The partners agreed that restoring the Rwizi’s wetlands and securing reliable water access would require buy in and involvement from local communities, including them adapting their farming practices. GIZ’s IWaSP supported this process by mapping stakeholders in the catchment to understand who and how they were affected; ensuring the key players from civil society and government officials were engaged; building knowledge and capacity and investing in scientific studies including hydrological modelling and water resource assessments.
In addition to ensure local farmers had the knowledge to more efficient and environmentally friendly farming practices, GIZ’s IWaSP also financially supported the establishment of alternative livelihoods. Community-based revolving fund schemes were installed and enabled farmers to access financial means all year round. These Community Environmental Conservation Funds, or CECFs, allowed farmers to buy supplies including seed and other agricultural necessities in an effort to shift their business models to income generating activities outside of the newly restored wetlands.
More sustainable opportunities
Having financial support, farmers were able to quickly replace their lost income and the Rwizi’s wetlands began to replenish. Two years after the close of this IWaSP supported project, which included the restoration of 500 hectares across seven different wetland systems of the Rwizi, the revolving funds provided to the Rwizi Community Environmental Conservation Fund continue to support farmers. The river’s water flow has become more regular and wetlands are better retaining water, leading to increased water availability during dry months. Additionally, secondary business opportunities such as new mulching techniques have resulted in noticeably fuller and healthier ‘matoke’ crops, the staple banana crop in Uganda.
“I also have a banana plantation, which I can now mulch with material from the wetland,” said Nasirue. “Due to increased water levels, we will have now enough water even throughout the dry seasons.”
The programme took a very practical approach and supported environmentally friendly business ideas such as farming mudskippers, a local sort of marine life chiefly sold as fishing bait, as a supplementary source of income for local residents.
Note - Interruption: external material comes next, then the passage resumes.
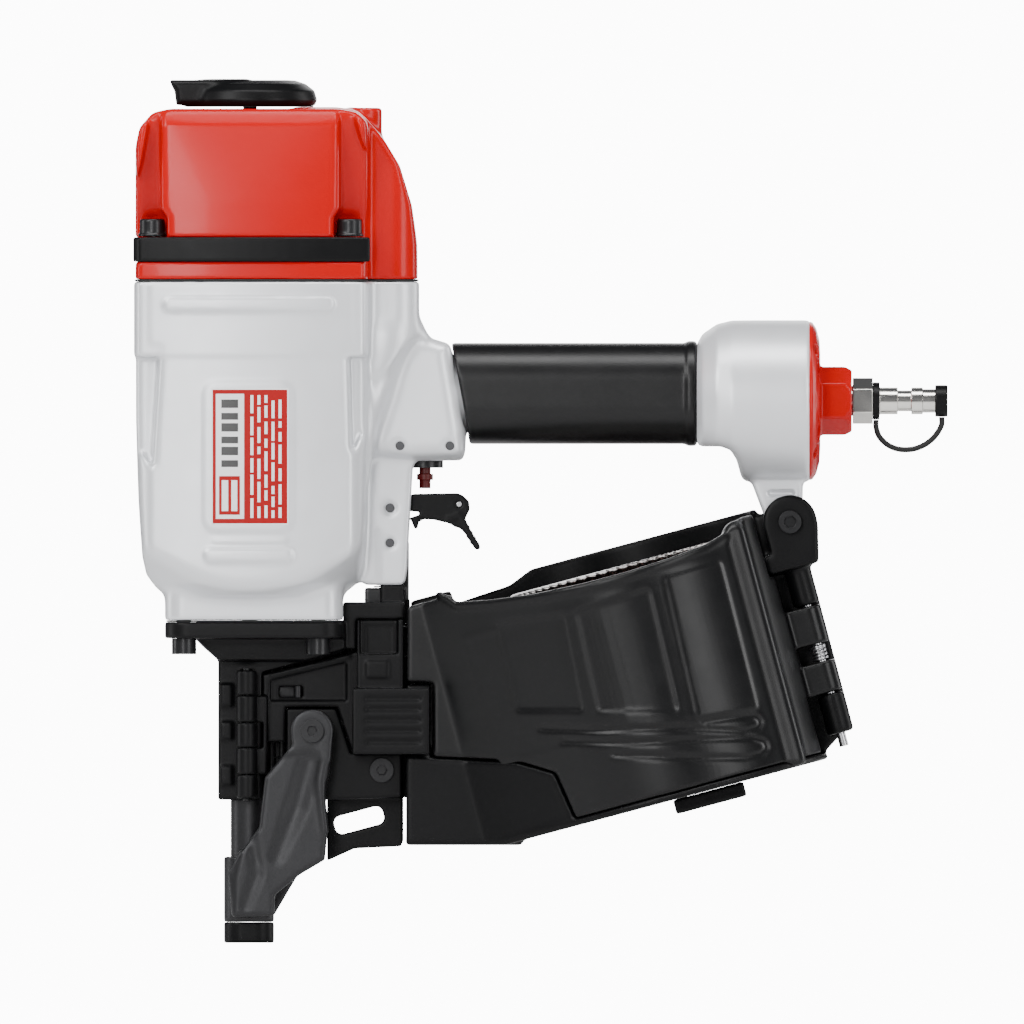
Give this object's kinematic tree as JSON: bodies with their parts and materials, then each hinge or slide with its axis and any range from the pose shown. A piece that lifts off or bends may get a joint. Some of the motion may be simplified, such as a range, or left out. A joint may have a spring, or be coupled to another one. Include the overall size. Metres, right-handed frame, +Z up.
{
  "type": "pneumatic nail gun",
  "caption": "Pneumatic coil nail gun with a red cylinder cap, cast body, rubber handle, tilted drum magazine, hinged nose door, contact foot and trigger.",
  "frame": {"origin": "centre of the contact tip's lower face, on the nail axis", "axes": "+Z up along the nail axis towards the cylinder cap, +X back towards the handle and air plug, +Y to the side of the feed cylinder (away from the door and magazine cover)"},
  "size_m": [0.3584, 0.134, 0.3797],
  "materials": {
    "painted_red": "glossy red paint",
    "cast_body": "satin silver-grey cast aluminium",
    "black_casting": "satin black coated casting",
    "black_plastic": "black moulded plastic",
    "cover_plastic": "satin black moulded shell",
    "grip_rubber": "fine textured black rubber",
    "seal_rubber": "black seal rubber",
    "label": "printed red and white plate",
    "foot_steel": "dark grey cast steel",
    "black_steel": "black oxide steel",
    "bright_steel": "bright ground steel",
    "nickel": "nickel plated steel",
    "spring_steel": "drawn spring wire",
    "brass": "turned brass",
    "aluminium": "machined aluminium",
    "nail_wire": "bright nail wire",
    "valve_red": "red moulded plastic"
  },
  "bodies": {
    "frame": {"main_body": "cast_body", "cylinder_cap": "painted_red", "cap_gasket": "seal_rubber", "cap_band": "black_plastic", "cap_screws": "black_steel", "exhaust_gasket": "seal_rubber", "end_cap": "painted_red", "end_cap_o_ring": "seal_rubber", "air_plug": "nickel", "dust_cap_ring": "black_plastic", "dust_cap_tether": "seal_rubber", "handle_grip": "grip_rubber", "name_plate": "label", "cylinder_sleeve": "aluminium", "sleeve_o_rings": "seal_rubber", "bumper": "seal_rubber", "head_valve_spring": "spring_steel", "nose_body": "black_casting", "nose_gasket": "seal_rubber", "nose_screws": "black_steel", "door_hinge_pin": "bright_steel", "feed_spring": "spring_steel", "feed_cylinder_cap": "black_casting", "magazine_body": "black_plastic", "cover_hinge_pin": "bright_steel", "cover_spring": "spring_steel", "nail_guide_plate": "black_plastic", "magazine_screws": "black_steel", "magazine_foot": "black_plastic", "tray_post": "bright_steel", "nail_strip": "nail_wire", "contact_arm_spring": "spring_steel", "trigger_pin": "bright_steel", "valve_housing": "brass", "valve_spring": "spring_steel", "valve_roll_pins": "bright_steel"},
    "exhaust_deflector": {"exhaust_deflector": "black_plastic", "deflector_screw": "black_steel"},
    "dust_cap": {"dust_cap": "black_plastic"},
    "piston": {"piston": "aluminium", "piston_o_ring": "seal_rubber", "driver_blade": "bright_steel"},
    "head_valve": {"head_valve": "black_plastic"},
    "valve_stem": {"valve_stem": "valve_red"},
    "trigger": {"trigger": "black_plastic", "trigger_lever_pin": "bright_steel"},
    "trigger_lever": {"trigger_lever": "bright_steel"},
    "contact_foot": {"contact_foot": "foot_steel", "contact_tip": "black_plastic", "contact_foot_bolt": "black_steel", "contact_arm": "black_steel"},
    "door": {"door": "black_casting", "latch_spring": "spring_steel"},
    "latch": {"latch": "black_plastic"},
    "check_pawl": {"check_pawl": "bright_steel"},
    "feed_piston": {"feed_piston": "bright_steel"},
    "feed_pawl": {"feed_pawl": "bright_steel"},
    "magazine_cover": {"magazine_cover": "cover_plastic"},
    "nail_tray": {"nail_tray": "black_plastic"},
    "nail_coil": {"nail_coil": "nail_wire"}
  },
  "joints": [
    {"name": "exhaust_deflector_turn", "type": "hinge", "parent": "frame", "child": "exhaust_deflector", "pos_m": [0, 0, 0.37], "axis": [0, 0, 1], "continuous": true},
    {"name": "dust_cap_swing", "type": "hinge", "parent": "frame", "child": "dust_cap", "pos_m": [0.3046, 0, 0.2185], "axis": [0, 1, 0], "range_deg": [0, 100], "stiffness_Nm_per_rad": 0.002, "deforming": ["dust_cap_tether"]},
    {"name": "piston_stroke", "type": "slide", "parent": "frame", "child": "piston", "axis": [0, 0, -1], "range_m": [0, 0.114]},
    {"name": "head_valve_lift", "type": "slide", "parent": "frame", "child": "head_valve", "axis": [0, 0, 1], "range_m": [0, 0.004], "stiffness_N_per_m": 400, "deforming": ["head_valve_spring"]},
    {"name": "trigger_pull", "type": "hinge", "parent": "frame", "child": "trigger", "pos_m": [0.0616, 0, 0.1914], "axis": [0, -1, 0], "range_deg": [0, 18], "stiffness_Nm_per_rad": 0.05, "springref_deg": -17.19},
    {"name": "trigger_lever_tilt", "type": "hinge", "parent": "trigger", "child": "trigger_lever", "pos_m": [0.092, 0, 0.193], "axis": [0, 1, 0], "range_deg": [0, 14]},
    {"name": "valve_stem_slide", "type": "slide", "parent": "frame", "child": "valve_stem", "axis": [0, 0, 1], "range_m": [0, 0.0024], "deforming": ["valve_spring"]},
    {"name": "contact_foot_slide", "type": "slide", "parent": "frame", "child": "contact_foot", "axis": [0, 0, 1], "range_m": [0, 0.018], "stiffness_N_per_m": 1500, "springref_m": -0.02, "deforming": ["contact_arm_spring"]},
    {"name": "door_swing", "type": "hinge", "parent": "frame", "child": "door", "pos_m": [-0.0015, -0.014, 0.09], "axis": [0, 0, -1], "range_deg": [0, 110]},
    {"name": "latch_slide", "type": "slide", "parent": "door", "child": "latch", "axis": [0, 0, -1], "range_m": [0, 0.008], "stiffness_N_per_m": 300, "springref_m": -0.004, "deforming": ["latch_spring"]},
    {"name": "check_pawl_pivot", "type": "hinge", "parent": "door", "child": "check_pawl", "pos_m": [0.021, -0.0062, 0.1105], "axis": [0, 0, 1], "range_deg": [0, 8], "stiffness_Nm_per_rad": 0.002},
    {"name": "feed_piston_slide", "type": "slide", "parent": "frame", "child": "feed_piston", "axis": [1, 0, 0], "range_m": [0, 0.005], "stiffness_N_per_m": 500, "springref_m": -0.004, "deforming": ["feed_spring"]},
    {"name": "feed_pawl_pivot", "type": "hinge", "parent": "feed_piston", "child": "feed_pawl", "pos_m": [0.005, 0.0145, 0.108], "axis": [0, 0, 1], "range_deg": [0, 14], "stiffness_Nm_per_rad": 0.002},
    {"name": "magazine_cover_swing", "type": "hinge", "parent": "frame", "child": "magazine_cover", "pos_m": [0.2501, -0.004, 0.12913], "axis": [-0.2588, 0, 0.9659], "range_deg": [0, 95]},
    {"name": "nail_tray_slide", "type": "slide", "parent": "frame", "child": "nail_tray", "axis": [-0.2588, 0, 0.9659], "range_m": [-0.025, 0]},
    {"name": "nail_coil_turn", "type": "hinge", "parent": "nail_tray", "child": "nail_coil", "pos_m": [0.17507, 0, 0.11938], "axis": [-0.2588, 0, 0.9659], "continuous": true}
  ],
  "couplings": [
    {"joint": "valve_stem_slide", "follows": "trigger_pull", "m_per_rad": 0.007003},
    {"joint": "trigger_lever_tilt", "follows": "contact_foot_slide", "rad_per_m": 12.993}
  ]
}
Local vegetation found along the banks of the Rwizi was also introduced to catchment area dwellers as an alternative to their irrigation channels. Used as a mulching base, this indigenous plant helps retain water and more sustainably promotes the growth of the farmers’ secondary crops.
“I have personally seen the results of our project, and they are very encouraging,” said Derrick Mugweri, Plant Manager at Century Bottling Company Ltd., a subsidiary of Coca-Cola Beverages Africa, which is based in Mbara, Uganda, and had contributed around €105,000 towards the project. “Five years ago, we were very worried about our water supply for production. However, ever since the Catchment Management Committee has been established and our activities implemented, we have seen positive developments in the catchment.”
- What is so unique about the Rwizi Catchment management initiative under the IWasP initiative?
"Rwizi is currently the first place where the private sector closely engages on catchment activities and water resources management. They too will benefit at the end of the day when water resources improve and remain sustainable. The initiative has also leveraged some financial resources from the private sector.
Second, the alternative livelihood fund where communities are able to borrow at low interest rates, as they work to preserve and protect that catchment, makes the communities feel that they are cared about. It demonstrates that the initiative understands that they are probably farming in the wetland/riverbank because they are experiencing financial challenges."
- What is the regulatory framework?
"The Government used to do the planning and implementing of such projects, however this was not yielding the desired results. Around 2006, the approach to water resource management changed to catchment based integrated water resource management that is stakeholder driven. The result of water reform studies also recommended that we needed to be near where the water challenges occurred and that stakeholders need to be actively involved in water management. In our new policy approach, we are saying stakeholders need to be involved in identifying water issues facing them as well as possible solutions.
The country was divided into four water management zones under the water management reforms, where Rwizi catchment was made part of the Lake Victoria water management zone. In each zone, there are several catchments and each catchment has a stakeholder forum. Rwizi catchment for example has a stakeholder forum that meets every year. The forum elects a committee of stakeholders who live around the area. So, we cannot have somebody from Kampala coming to be a stakeholder in Rwizi. The catchment is also supported by a technical committee and ideally each should have a secretariat."
- What challenges have been encountered so far?
"The traditional focus of people who want to see tangible results immediately. Secondly, where politicians are involved and we have five-year political cycles (elections), you find that politicians are sometimes reluctant to participate when the results will be realized beyond the five-year period and cannot be used to bring them back to power. Skepticism is another thing we experience, where people say “you are not the first person to come with such a project”. Sustaining the meetings and ensuring that people keep coming for the meetings is also a challenge. Finally, keeping all these people working together… the Government is sometimes suspicious of civil society, while the private sector may be suspicious of the Government etc."
- What are some of the lessons learnt and successes achieved?
"That private sector can be involved by mobilizing them through issues that affect them. They can be approached from the perspective of water risks by letting them know that if they are not there, their issues will not be addressed. Secondly, projects, whether by donors or any other group, need to be created to fit within the existing government frame-work. Third, you can really not get commitment from people without incentives. Lastly, people must be involved in and be convinced of what is going on. This is why you need to regularly meet with the people and interface with them to give them feedback and continue to get their buy-in. Continuous awareness raising is also important, as we might appreciate the information we have but the people may not know about it. That is why we are embarking on documentation and information sharing.
In terms of successes, seeing passionate stakeholders who are engaged is encouraging. There was a wetland that, by March 2014, was very degraded and in a few months things have improved — the place has been restored. The conservation fund is another key success, as most community members don’t have access to credit. Getting the Government, private sector and CSOs to meet and sit together and discuss and do something together — we consider this a success."